Which means if a oil deposit were the size of, lets say Manhattan, and was 1000 ft deep, it would have had to have been 10,000 feet deep, or more, with plant and animal carcasses, preserved, encapsulated, and then crushed to its current size, and then pressurized and heated, to produce crude.

Now a tree that dies, the root system underground decays in about 50 years, or less. Somehow that decay has to be stopped, in order for 100's or 1000's of feet of plant and animal material to be deposited. Then it all has to be encapsulated together. Then taken 1000's and 1000's of feet below ground. Where over millenia, heat and pressure do their thing.

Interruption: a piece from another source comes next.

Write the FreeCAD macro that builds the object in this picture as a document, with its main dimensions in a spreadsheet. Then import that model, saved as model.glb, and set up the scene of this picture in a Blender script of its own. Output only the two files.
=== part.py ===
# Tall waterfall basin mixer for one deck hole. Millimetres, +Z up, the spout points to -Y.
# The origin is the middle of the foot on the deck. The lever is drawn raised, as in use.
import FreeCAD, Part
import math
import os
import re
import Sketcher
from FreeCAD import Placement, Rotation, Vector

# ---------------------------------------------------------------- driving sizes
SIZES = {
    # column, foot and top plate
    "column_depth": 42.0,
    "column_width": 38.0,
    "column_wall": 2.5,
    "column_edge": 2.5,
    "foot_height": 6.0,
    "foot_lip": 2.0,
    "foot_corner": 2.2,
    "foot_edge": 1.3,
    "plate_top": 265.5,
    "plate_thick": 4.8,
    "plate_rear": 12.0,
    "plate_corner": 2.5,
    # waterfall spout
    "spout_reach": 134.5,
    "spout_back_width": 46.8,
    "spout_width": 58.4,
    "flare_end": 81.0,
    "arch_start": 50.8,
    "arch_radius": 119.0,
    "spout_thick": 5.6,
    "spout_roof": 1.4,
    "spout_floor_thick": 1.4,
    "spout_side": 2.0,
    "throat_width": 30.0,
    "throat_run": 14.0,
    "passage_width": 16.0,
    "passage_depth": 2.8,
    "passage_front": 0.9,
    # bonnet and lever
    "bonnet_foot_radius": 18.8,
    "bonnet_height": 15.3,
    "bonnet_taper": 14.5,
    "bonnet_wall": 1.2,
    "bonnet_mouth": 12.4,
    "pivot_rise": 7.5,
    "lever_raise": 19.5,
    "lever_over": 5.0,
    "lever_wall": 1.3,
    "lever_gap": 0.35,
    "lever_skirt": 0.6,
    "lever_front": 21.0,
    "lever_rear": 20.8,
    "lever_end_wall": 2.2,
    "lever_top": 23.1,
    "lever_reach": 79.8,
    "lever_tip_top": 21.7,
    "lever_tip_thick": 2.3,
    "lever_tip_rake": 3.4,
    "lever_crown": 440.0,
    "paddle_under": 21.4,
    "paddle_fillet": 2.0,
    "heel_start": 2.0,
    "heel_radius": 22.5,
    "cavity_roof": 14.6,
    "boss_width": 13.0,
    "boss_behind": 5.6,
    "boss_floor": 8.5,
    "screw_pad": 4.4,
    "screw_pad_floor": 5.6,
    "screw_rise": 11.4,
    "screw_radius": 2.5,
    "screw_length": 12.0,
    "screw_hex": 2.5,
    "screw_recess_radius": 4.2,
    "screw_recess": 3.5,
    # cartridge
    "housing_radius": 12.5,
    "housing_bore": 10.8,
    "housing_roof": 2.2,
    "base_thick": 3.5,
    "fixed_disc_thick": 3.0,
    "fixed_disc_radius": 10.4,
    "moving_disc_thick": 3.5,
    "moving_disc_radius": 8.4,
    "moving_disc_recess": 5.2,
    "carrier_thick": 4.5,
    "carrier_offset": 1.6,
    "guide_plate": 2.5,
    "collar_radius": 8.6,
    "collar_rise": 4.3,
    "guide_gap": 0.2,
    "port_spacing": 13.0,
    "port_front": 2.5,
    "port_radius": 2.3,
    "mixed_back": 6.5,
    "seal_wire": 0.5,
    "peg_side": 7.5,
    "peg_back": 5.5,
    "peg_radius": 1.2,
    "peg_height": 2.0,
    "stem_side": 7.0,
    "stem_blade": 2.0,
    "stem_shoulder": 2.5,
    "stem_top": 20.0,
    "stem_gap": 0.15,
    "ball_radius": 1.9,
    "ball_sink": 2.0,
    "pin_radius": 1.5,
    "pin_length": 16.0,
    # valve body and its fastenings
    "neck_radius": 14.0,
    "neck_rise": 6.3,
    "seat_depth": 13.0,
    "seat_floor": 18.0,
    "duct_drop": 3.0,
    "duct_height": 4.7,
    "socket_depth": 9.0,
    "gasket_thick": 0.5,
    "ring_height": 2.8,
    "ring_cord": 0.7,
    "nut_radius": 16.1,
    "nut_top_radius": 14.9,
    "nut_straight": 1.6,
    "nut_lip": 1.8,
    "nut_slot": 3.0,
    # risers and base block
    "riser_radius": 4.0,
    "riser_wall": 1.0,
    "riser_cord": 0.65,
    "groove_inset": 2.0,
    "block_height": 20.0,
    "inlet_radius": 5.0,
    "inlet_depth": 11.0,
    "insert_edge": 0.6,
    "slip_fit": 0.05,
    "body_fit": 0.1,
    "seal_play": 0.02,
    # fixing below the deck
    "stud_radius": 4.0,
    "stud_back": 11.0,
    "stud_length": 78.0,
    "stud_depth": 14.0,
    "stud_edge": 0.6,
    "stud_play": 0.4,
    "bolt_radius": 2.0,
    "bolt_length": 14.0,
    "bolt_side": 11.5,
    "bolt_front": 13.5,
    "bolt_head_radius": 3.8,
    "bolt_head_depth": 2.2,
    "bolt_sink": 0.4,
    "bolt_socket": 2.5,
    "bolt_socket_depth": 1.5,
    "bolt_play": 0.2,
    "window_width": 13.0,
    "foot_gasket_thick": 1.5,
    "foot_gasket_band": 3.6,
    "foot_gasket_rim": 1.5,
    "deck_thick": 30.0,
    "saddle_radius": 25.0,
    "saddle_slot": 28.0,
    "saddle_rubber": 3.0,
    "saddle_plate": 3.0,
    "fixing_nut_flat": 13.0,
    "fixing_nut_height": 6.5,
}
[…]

Mess up one of the processes and it would wipe out the entire production. Unless of course there was even more material that was part of this process, that never was changed over, and what we have is just a small fraction of what "could have been". Meaning that either the initial material was the size of Manhattan and 100,000 ft deep. Or it was the size of New York state 10,000 ft deep. Or it was the entire eastern half of the US, from the Mississippi to Atlantic, 100 feet deep.

Now add up ALL the oil pockets in the world, and figure how much material it would take to produce that. Plus coal and peat.

I don't know, seems kinda a push to think that ALL the crude came from plants and animals.

I mean if we were able to take all the vegetation and animal life on earth, push it into the Grand Canyon, bury it, pressurize it, and heat it, how full would the Grand Canyon be with oil? Now do that REPEATEDLY for EVERY single deposit.

How do you get vegetation to all gather in one spot and not decay. When plants die they decompose and provide nutrients for new plants. Now you have to get MASS animal congrigation, in one spot, then suddenly die, and not decompose, and become encapsulated, along with all the vegetable material.

So that happens in Texas, then Pennsylvania, then Michigan, then Alaska, then Saudi Arabia, Kuwait, Indonesia, and all the ocean reserves.

39 posted on 11/04/2009 1:46:14 PM PST by mountn man (The pleasure you get from life, is equal to the attitude you put into it.)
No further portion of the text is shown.